Exercise details
Locate the string "loose" in the listing below. Copy every line where it is found.

________

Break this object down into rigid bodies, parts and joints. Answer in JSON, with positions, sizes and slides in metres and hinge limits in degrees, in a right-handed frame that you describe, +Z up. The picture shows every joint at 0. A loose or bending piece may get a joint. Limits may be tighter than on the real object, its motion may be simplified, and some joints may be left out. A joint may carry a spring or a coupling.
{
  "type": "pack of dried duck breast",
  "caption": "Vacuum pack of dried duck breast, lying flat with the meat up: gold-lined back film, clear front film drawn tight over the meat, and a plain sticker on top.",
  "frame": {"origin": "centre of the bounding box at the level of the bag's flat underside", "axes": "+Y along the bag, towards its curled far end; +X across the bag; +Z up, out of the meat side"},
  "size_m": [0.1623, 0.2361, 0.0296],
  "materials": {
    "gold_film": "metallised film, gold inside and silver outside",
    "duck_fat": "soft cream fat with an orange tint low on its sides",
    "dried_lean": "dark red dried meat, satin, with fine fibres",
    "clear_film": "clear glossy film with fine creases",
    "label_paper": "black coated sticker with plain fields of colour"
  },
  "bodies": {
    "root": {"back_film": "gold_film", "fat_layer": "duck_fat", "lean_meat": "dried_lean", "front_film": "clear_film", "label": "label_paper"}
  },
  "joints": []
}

________

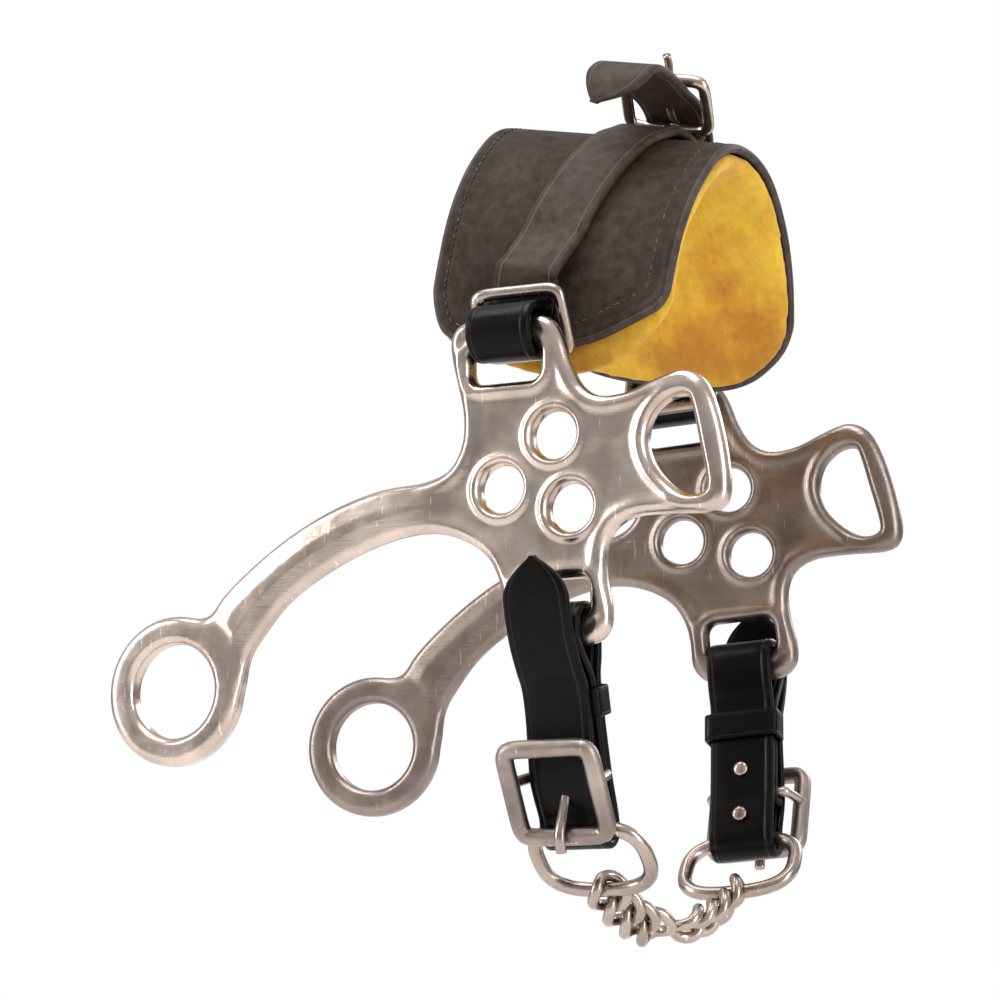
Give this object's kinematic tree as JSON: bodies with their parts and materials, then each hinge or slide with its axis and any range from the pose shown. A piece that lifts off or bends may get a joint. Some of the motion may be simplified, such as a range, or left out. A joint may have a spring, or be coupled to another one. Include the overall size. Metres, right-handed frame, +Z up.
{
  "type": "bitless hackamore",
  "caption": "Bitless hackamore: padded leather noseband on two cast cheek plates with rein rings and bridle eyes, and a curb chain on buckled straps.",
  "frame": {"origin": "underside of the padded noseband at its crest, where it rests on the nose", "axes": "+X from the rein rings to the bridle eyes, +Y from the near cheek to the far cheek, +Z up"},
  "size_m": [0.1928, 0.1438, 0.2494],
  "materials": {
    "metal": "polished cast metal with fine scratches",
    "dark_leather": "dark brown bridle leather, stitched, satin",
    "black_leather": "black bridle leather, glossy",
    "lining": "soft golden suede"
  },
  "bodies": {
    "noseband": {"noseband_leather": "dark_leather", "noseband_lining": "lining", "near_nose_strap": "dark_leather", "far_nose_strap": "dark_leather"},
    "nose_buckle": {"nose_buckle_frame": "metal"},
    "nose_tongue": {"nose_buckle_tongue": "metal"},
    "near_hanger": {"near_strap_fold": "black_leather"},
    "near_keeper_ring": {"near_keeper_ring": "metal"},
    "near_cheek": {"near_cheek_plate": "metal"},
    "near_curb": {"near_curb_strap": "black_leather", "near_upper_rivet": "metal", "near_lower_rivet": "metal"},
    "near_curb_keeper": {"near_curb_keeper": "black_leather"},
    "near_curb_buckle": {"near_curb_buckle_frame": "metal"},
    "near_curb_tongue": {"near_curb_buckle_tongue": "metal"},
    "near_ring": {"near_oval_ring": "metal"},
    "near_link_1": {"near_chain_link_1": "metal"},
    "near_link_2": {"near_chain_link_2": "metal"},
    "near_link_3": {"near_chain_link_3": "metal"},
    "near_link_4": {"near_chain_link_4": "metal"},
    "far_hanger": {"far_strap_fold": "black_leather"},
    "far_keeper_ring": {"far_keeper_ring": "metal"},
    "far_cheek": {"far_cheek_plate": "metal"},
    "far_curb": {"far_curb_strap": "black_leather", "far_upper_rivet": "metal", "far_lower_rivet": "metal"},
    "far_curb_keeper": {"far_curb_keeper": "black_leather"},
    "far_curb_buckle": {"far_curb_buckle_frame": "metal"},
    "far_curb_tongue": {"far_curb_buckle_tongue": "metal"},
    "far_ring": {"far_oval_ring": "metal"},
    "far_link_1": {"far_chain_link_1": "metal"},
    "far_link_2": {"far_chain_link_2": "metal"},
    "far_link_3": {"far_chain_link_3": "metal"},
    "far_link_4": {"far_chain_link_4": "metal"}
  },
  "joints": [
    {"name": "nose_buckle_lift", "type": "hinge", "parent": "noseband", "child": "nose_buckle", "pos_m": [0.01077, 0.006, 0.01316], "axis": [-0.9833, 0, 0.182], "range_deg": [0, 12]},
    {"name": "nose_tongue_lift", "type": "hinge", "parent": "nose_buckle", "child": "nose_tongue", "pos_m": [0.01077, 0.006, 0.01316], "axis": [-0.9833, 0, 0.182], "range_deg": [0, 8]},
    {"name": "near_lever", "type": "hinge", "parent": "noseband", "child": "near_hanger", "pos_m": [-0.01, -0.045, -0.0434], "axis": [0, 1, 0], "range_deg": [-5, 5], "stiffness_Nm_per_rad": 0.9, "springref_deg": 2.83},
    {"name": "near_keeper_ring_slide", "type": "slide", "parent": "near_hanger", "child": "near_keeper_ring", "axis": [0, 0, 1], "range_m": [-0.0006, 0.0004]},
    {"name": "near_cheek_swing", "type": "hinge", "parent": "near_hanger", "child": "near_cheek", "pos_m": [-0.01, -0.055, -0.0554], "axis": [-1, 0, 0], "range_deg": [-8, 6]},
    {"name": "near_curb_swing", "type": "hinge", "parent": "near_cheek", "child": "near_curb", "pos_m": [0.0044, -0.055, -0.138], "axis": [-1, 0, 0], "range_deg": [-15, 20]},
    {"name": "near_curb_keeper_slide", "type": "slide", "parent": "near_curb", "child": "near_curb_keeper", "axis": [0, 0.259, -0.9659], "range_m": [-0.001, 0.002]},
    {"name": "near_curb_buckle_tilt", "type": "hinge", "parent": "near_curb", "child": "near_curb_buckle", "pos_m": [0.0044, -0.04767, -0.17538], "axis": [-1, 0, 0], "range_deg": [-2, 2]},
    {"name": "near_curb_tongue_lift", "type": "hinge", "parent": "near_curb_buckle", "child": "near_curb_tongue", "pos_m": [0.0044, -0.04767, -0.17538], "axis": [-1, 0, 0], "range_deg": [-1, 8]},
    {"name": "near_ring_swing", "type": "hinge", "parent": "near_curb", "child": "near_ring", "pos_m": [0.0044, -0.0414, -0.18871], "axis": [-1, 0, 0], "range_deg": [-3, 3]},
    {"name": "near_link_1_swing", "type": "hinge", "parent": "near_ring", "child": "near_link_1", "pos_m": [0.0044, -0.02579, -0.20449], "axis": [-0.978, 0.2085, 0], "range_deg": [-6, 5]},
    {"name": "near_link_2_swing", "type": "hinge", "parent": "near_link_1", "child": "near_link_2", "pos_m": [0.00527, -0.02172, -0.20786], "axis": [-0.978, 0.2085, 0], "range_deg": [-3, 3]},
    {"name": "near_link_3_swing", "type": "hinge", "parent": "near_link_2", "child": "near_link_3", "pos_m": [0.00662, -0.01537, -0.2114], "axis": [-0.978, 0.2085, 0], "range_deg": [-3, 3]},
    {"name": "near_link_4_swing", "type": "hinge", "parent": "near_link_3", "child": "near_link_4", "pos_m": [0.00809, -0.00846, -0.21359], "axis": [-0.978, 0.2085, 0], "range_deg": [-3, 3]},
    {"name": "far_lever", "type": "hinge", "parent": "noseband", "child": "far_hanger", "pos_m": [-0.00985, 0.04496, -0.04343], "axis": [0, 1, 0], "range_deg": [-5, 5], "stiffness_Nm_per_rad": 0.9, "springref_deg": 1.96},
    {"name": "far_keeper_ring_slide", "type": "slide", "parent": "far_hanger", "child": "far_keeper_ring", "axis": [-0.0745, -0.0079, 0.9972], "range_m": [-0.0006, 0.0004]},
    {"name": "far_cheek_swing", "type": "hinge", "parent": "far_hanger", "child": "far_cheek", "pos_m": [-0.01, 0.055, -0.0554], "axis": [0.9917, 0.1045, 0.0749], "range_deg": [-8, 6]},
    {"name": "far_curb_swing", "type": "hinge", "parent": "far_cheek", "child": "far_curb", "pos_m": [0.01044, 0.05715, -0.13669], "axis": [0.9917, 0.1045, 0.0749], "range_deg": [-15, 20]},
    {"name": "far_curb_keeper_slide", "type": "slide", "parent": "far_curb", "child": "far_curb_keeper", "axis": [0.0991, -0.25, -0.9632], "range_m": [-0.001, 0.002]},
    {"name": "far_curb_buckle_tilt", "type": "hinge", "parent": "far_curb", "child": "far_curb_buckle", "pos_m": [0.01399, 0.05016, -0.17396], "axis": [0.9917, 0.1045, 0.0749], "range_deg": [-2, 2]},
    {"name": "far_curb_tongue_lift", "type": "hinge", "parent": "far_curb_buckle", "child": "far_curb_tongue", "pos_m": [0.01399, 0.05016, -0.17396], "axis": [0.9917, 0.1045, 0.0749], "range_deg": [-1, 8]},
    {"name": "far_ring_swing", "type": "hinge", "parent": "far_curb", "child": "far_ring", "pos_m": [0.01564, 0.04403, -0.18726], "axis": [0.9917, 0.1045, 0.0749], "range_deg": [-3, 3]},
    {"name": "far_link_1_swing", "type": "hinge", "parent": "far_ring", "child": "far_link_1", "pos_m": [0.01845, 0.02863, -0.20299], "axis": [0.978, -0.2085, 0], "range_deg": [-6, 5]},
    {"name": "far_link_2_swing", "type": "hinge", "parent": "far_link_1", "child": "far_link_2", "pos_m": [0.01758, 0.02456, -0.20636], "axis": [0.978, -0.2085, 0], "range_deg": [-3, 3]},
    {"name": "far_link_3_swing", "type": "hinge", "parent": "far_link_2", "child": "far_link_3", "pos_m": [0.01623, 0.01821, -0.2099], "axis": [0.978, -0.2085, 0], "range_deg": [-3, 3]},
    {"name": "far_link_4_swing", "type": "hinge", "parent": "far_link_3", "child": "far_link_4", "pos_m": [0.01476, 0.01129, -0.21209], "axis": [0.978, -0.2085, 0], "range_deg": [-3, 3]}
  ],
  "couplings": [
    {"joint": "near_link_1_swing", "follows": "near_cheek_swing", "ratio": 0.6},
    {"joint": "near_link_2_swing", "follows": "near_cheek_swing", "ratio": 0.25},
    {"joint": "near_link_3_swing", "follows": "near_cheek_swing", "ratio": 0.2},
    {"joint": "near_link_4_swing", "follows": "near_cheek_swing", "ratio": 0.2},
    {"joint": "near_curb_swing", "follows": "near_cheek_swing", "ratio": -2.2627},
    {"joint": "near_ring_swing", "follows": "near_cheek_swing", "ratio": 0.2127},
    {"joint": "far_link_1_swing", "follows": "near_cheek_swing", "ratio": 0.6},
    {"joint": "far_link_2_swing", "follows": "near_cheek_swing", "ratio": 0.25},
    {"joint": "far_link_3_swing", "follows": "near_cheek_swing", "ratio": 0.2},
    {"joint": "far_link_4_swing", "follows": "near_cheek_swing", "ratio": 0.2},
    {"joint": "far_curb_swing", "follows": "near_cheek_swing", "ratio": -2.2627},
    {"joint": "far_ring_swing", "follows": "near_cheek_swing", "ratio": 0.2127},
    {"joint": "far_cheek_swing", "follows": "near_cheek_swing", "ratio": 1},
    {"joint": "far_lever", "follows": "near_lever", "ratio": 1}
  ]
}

________

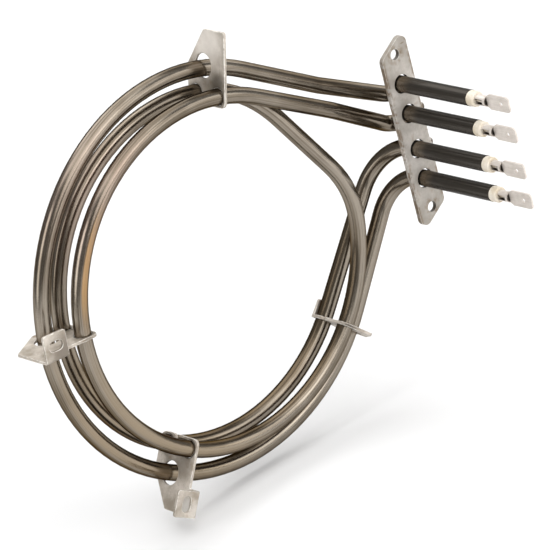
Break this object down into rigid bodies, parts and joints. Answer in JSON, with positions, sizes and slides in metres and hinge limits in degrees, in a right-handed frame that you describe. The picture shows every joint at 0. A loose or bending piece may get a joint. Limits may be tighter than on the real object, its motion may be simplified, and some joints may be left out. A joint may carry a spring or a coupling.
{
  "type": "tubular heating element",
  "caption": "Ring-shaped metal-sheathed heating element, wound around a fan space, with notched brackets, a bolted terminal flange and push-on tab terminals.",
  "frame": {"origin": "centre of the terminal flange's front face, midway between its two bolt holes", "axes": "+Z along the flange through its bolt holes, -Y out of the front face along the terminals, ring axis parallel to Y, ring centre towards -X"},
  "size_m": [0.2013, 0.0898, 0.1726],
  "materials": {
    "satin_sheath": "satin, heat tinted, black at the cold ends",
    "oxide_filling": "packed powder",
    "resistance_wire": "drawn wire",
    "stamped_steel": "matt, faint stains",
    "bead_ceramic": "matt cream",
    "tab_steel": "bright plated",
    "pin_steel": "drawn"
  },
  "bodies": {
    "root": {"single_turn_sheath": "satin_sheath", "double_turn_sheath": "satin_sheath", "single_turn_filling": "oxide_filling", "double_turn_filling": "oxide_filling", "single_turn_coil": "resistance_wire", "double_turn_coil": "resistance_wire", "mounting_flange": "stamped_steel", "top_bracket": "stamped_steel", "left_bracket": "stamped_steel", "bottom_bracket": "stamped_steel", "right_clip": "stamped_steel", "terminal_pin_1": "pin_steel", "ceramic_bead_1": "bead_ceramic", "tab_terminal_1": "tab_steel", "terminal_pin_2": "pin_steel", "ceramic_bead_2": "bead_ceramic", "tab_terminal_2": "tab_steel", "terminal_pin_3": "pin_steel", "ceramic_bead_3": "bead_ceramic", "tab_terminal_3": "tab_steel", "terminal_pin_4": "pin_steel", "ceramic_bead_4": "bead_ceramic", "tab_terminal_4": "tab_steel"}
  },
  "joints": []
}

________

Answer
Break this object down into rigid bodies, parts and joints. Answer in JSON, with positions, sizes and slides in metres and hinge limits in degrees, in a right-handed frame that you describe, +Z up. The picture shows every joint at 0. A loose or bending piece may get a joint. Limits may be tighter than on the real object, its motion may be simplified, and some joints may be left out. A joint may carry a spring or a coupling.
Break this object down into rigid bodies, parts and joints. Answer in JSON, with positions, sizes and slides in metres and hinge limits in degrees, in a right-handed frame that you describe. The picture shows every joint at 0. A loose or bending piece may get a joint. Limits may be tighter than on the real object, its motion may be simplified, and some joints may be left out. A joint may carry a spring or a coupling.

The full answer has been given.